HISTORY OF BIKINI: FROM NAVEL TO NOVEL A Tasty Read

The bikini was born at a Paris poolside photoshoot on July 5, 1946, a week before Bastille Day and in the midst of a global textile shortage. The designer, an engineer by profession, Louis Réard, hired the only model willing to expose so much at those times, a 19-year-old nude dancer from the Casino de Paris named Micheline Bernardini. She put on the four small patches he had strung together and showed the fashion world the female belly button.

The summer of 1946 was a season of freedom in Paris. Europe had just emerged from World War II, the beaches were clear and the liberated French were ready to carry liberation a bit further — an itsy bitsy, teeny weeny bit further, in the form of a women’s bathing costume. Réard’s innovation wasn’t the first to split women’s traditional swimwear in two. Hollywood icons and pinup models had long worn two-piece suits, as was evident under the lids of thousands of GI footlockers still being shipped home from Europe.

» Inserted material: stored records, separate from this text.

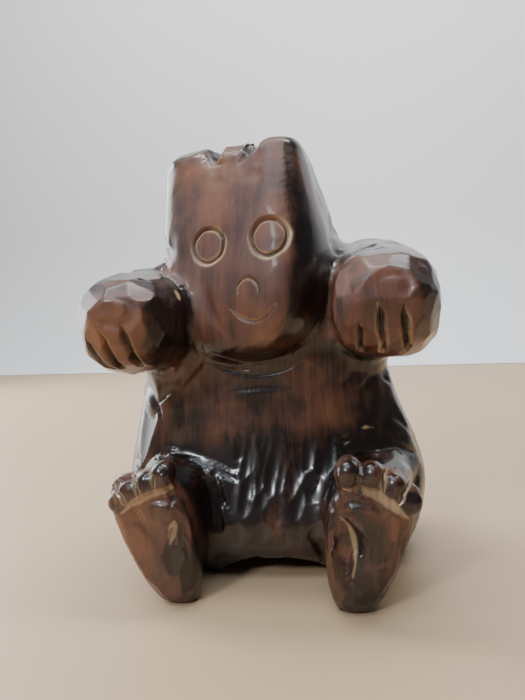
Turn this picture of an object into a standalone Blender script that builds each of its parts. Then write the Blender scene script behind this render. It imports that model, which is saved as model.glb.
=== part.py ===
"""A seated bear carved from one block of wood, with its arms held out and the soles of its feet to the front.

The bear faces -Y and its left side is +X. It rests on its two heels and on the sawn-flat seat behind them,
at z = 0. The body, head, arms and legs are lofts through a few sections. They are grown into one skin, the
toes are added, and grooves and scoops are cut, as a carver roughs out a block and then works it with gouges.
A figure keeps its pose as shares of its height, so places and sections are in parts of the height.
"""

import math

import bmesh
import bpy
import numpy as np
from mathutils import Vector
from mathutils.bvhtree import BVHTree

# Driving sizes, in metres
HEIGHT = 0.240
SKIN_CELL = 0.0024
EYE_RING_RADIUS = 0.0089
EYE_GROOVE_WIDTH = 0.0034
FACE_GROOVE_WIDTH = 0.0030
FACE_GROOVE_DEPTH = 0.0014
FINGER_GROOVE_WIDTH = 0.0044
FINGER_GROOVE_DEPTH = 0.0038
CREASE_WIDTH = 0.0046
CREASE_DEPTH = 0.0020
LEFT_HOLLOW_WIDTH = 0.0125
LEFT_HOLLOW_DEPTH = 0.0060
RIGHT_HOLLOW_WIDTH = 0.0060
RIGHT_HOLLOW_DEPTH = 0.0040
FLUTE_WIDTH = 0.0070
FLUTE_DEPTH = 0.0018
EAR_NOTCH_WIDTH = 0.0120
EAR_NOTCH_DEPTH = 0.0230
BELLY_ARCH_HEIGHT = 0.0160
BELLY_ARCH_SPAN = 0.0700
SEAT_FRONT = 0.0020
TOE_TILT = 12
TOE_SPLAY = 14
TOE_DEPTH = 1.6
TORSO_TURN = math.radians(5.7)
HEAD_TURN = math.radians(-16)
HEAD_LEAN = math.radians(-8)

# Counts
SKIN_TRIANGLES = 5300
RING_POINTS = 48
LOFT_STEPS = 40

# Shares: the height is PARTS long, and one part is P
PARTS = 240
P = HEIGHT / PARTS

# Torso sections from below up, before it turns: height, middle, half width, front, back, squareness
TORSO = (
    (-6, 2, 64, -32, 50, 2.6),
    (4, 3, 76, -44, 58, 2.7),
    (20, 3, 85, -50, 65, 2.7),
    (45, 3, 90, -45, 68, 2.8),
    (70, 2, 85, -37, 65, 2.9),
    (95, 0, 77, -34, 60, 3.0),
    (120, -1, 72, -34, 56, 3.0),
    (148, 0, 70, -34, 52, 2.9),
    (166, 1, 60, -28, 46, 2.7),
    (178, 2, 48, -18, 40, 2.5),
    (186, 2, 36, -6, 32, 2.2),
)
TORSO_PIVOT = (0, -85, 0)

# Head sections before it turns and leans: height, half width of the face, half width behind, face, back
HEAD = (
    (116.5, 11, 14, -38, -8),
    (121, 22, 28, -48, 8),
    (130, 33, 38, -52, 26),
    (145, 42, 43, -53, 38),
    (160, 46.5, 43, -52, 44),
    (178, 48.5, 41, -49, 46),
    (196, 48, 37, -46, 44),
    (213, 47, 34, -41, 39),
    (226, 46, 31, -36, 31),
    (234.5, 44.5, 26, -31, 23),
    (238.2, 37, 18, -24, 12),
)
HEAD_PIVOT = (0, -2, 122)
CROWN_SLOPE = 3.5
FACE_SQUARENESS = 5.5
NAPE_SQUARENESS = 2.3

# Arm sections from shoulder to paw: place along Y, inner side, outer side, underside, top, squareness
LEFT_ARM = (
    (34, 22, 56, 126, 174, 2.2),
    (16, 28, 74, 118, 184, 2.3),
    (-10, 33, 84, 115, 182, 2.4),
    (-40, 36, 88, 117, 175, 2.5),
    (-64, 36, 87, 118, 170, 2.6),
    (-80, 39, 83, 122, 165, 2.5),
    (-89, 48, 75, 132, 155, 2.2),
)
RIGHT_ARM = (
    (30, -64, -26, 122, 164, 2.2),
    (14, -82, -30, 114, 172, 2.3),
    (-10, -91, -38, 112, 174, 2.4),
    (-40, -95, -42, 112, 169, 2.5),
    (-62, -94, -43, 113, 165, 2.6),
    (-76, -89, -46, 118, 160, 2.5),
    (-85, -79, -55, 127, 151, 2.2),
)

# Leg sections from hip to sole: place along Y, girth, underside, top, squareness
LEG = (
    (30, 1.0, -2, 54, 2.3),
    (10, 1.18, -3, 62, 2.4),
    (-15, 1.22, 0, 66, 2.4),
    (-40, 1.02, 5, 63, 2.4),
    (-54, 0.88, 5, 61, 2.5),
    (-66, 0.96, -2, 66, 2.6),
    (-74, 0.98, -3, 68, 2.7),
    (-80, 0.78, 6, 61, 2.4),
)
# Each foot: middle of the sole, half width at the toes, heel's share of that, slant outwards
LEFT_FOOT = (48.5, 24.5, 0.56, 0.18)
RIGHT_FOOT = (51, 24, 0.6, 0.22)
SOLE_LEAN = 0.13

# Each toe: across, up, width, length
LEFT_TOES = ((41.6, 68.5, 12.5, 15.5), (52.3, 68, 10, 13), (61.3, 63.5, 11.5, 13.5), (69, 56, 9.5, 15))
RIGHT_TOES = ((44.8, 67.5, 10.5, 13), (53, 63.5, 9.5, 12.5), (60.6, 58.5, 9.5, 13), (67.8, 52.5, 10, 17))

# Places on the front of the bear: across and up
EYES = ((-28.6, 180, 1.0), (4.6, 180.5, 1.07))
NOSE = ((-13, 152.5), (-13.2, 158), (-8, 161.5), (-3, 158), (-2.8, 152.5))
MOUTH = ((-17, 148), (-12, 141.5), (-5, 138.5), (2.5, 141), (6.5, 147.5))
LEFT_PAW = (-68, 145)
RIGHT_PAW = (-64, 139)
LEFT_FINGERS = ((50, 48), (58.5, 58), (69.5, 70))
RIGHT_FINGERS = ((-82, -73), (-73.5, -65.5), (-63.5, -56.5))
FINGER_SWEEP = (-2, 78)
PAW_REACH = 45
LEFT_HOLLOW = ((36.5, 49), (40.5, 40), (40.5, 29), (38, 17))
RIGHT_HOLLOW = ((-40.5, 46), (-41.5, 40), (-42, 35), (-41.5, 29))
LEFT_CREASE = ((37, 57), (45, 59), (56, 57.5), (65, 51))
RIGHT_CREASE = ((-42, 56.5), (-49, 56), (-57, 52), (-63, 46))
# Gouge cuts down the belly, each from its top to its foot
FLUTES = (
    ((-19.5, 72), (-17.8, 52)),
    ((-8, 66), (-2, 44)),
    ((4, 71), (12, 38)),
    ((15.5, 75), (20, 46)),
    ((28.5, 80), (26, 34)),
    ((37, 72), (34, 46)),
    ((-4, 40), (1, 27)),
)
EAR_NOTCHES = ((-5.5, 1.0, 1.5), (18.5, 1.45, 0.85))
NOTCH_SPAN = (-70, 12)


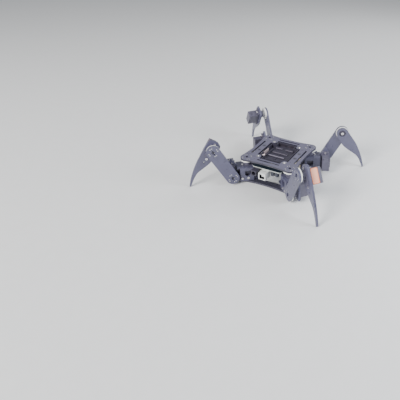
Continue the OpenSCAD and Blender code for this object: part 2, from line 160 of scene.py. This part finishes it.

Kelly Killoren Bensimon, who recorded the history of the garment in “The Bikini Book,” said that the last inch of midriff was fashion’s final “zone of contention.” “We had seen Jayne Mansfield and a lot of other actresses wearing two-piece bathing suits,” Bensimon said in an interview. “But never with the navel showing. That was the scandal.” Female athletes had competed in two-piece garb in ancient Greece and Rome. Victorian women who dared to bathe in public did so in long smocks that were only distinguishable from their daily wear by the fact that they were dripping wet. Necklines slipped down and sleeves retracted over the shoulder. Women’s swimming was introduced in the 1912 Olympic Games in Stockholm, and a Portland, Ore., woollen-maker named Carl Jantzen began marketing a sleeveless one-piece that left the legs bare. By the 1940s, swim star Esther Williams was on screens and posters in two-piece suits that showed a swath of above-the-button belly and the abs that had made her a national champion in the 100-meter freestyle. At first, the bikini was more of a sensation than a success. Some photographers and models did dare to shoot the suits, and Réard built his own business around the design. But it was slow to break through the modesty barriers on European beaches, much less in the postwar United States. Many commentators condemned the look, and plenty of communities banned it. But celebrities began their own navel manoeuvres. It was the Jet Age that really boosted the fortunes of the skimpy garment, according to Bensimon. The wealthy and glamorous began to shuttle in and out of the Riviera, bringing new standards of beachwear to shores and pools around the world. So thus became “Navel a Novel”.